Tchaikovsky: Souvenir de Florence / Schoenberg: Transfigured Night (CD)

Northern Flowers
$19.99
Current Stock:
SKU:
NFPMA9911
Artist:
Divertissement, Ilya Ioff

Tracklisting:

Peter Ilyich Tchaikovsky (1840 – 1893)
Souvenir de Florence, string sextet, Op. 70 (1890)

1. Allegro con spirito

2. Adagio cantabile e con moto

3. Allegretto moderato

4. Allegro vivace

Arnold Schoenberg (1874 - 1951)

5. Transfigured Night, string sextet, Op. 4 (1899), Arrangement for string orchestra by the Composer

Recorded: St. Catherine Lutheran Church, St. Petersburg, April 1&2, May 7&8, 2002. Sound recording & supervision: Viktor Dinov.
Text: Yuri Serov. English translation: Sergei Suslov
Design: Anastasiya Evmenova & Oleg Fakhrutdinov

Souvenir de Florence
“I started the sextet three days ago, and am now writing it with a tremendous effort. The drag is not in a lack of thought, but rather in the novelty of the form… What I want is not to compose just any music and to arrange it for six instruments afterwards, but a genuine sextet. Six individual voices, and homogeneous too, are needed. This is unbelievably hard, ” wrote Peter Ilyich Tchaikovsky to his brother Modest
The composer superbly succeeded in the task he had set, achieving a nearly orchestra–range amplitude and diversity. The Sextet is a fusion of the tragic anxiety of Tchaikovsky’s last period and his longing for the aura of folk, primarily Italian, music. The first movement (Allegro con spirito) is full of tragic emotion, while its tunes originate from passionate Italian instrumental traditionals; the adorable serenade in the second movement (Adagio cantabile) is but occasionally interrupted by intrusions of gloomy images of a funeral liturgy; and the poetical melancholy and unity of beat in the third movement (Allegretto moderato) are akin to Beethoven’s famous Allegretto from the Seventh Symphony, while the finale (Allegro vivace) combines a springy tarantella rhythm, a hefty march–like attitude, and a frenzied folk–dance.
The Souvenir de Florence sextet for two violins, two violas, and two cellos was conceived by Tchaikovsky in the Florence winter and spring of 1890 that are so memorable for Russian music. It was developing at the same time as The Queen of Spades, and became one of the most inspired and perfect creations of the great master.

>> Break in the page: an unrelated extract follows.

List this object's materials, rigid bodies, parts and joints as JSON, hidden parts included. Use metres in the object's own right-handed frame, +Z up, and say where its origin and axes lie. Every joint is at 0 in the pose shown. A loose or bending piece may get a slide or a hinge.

Transfigured Night (Verklarte Nacht)
is the first mature opus of Arnold Schoenberg. This composer, conductor, theorist, and educator made a historic contribution in the development of the 20th century's music, the head of the New Viennese school, originator and ideologist of the dodecaphonic method of composing.
The Sextet, written in 1899 after Richard Demel’s poem “Woman and the World”, owes much to the 19th century in its musical language and literary program. Moreover, Transfigured Night is much deeper related to the Romanticism traditions than symphonic works by Richard Strauss written about that same time, or even earlier symphonies of Anton Bruckner. The Transfigured Night indicates a strong influence of Wagner’s philosophy, and the music themes of the opus and their polyphonic rendering remind of the style of Johannes Brahms.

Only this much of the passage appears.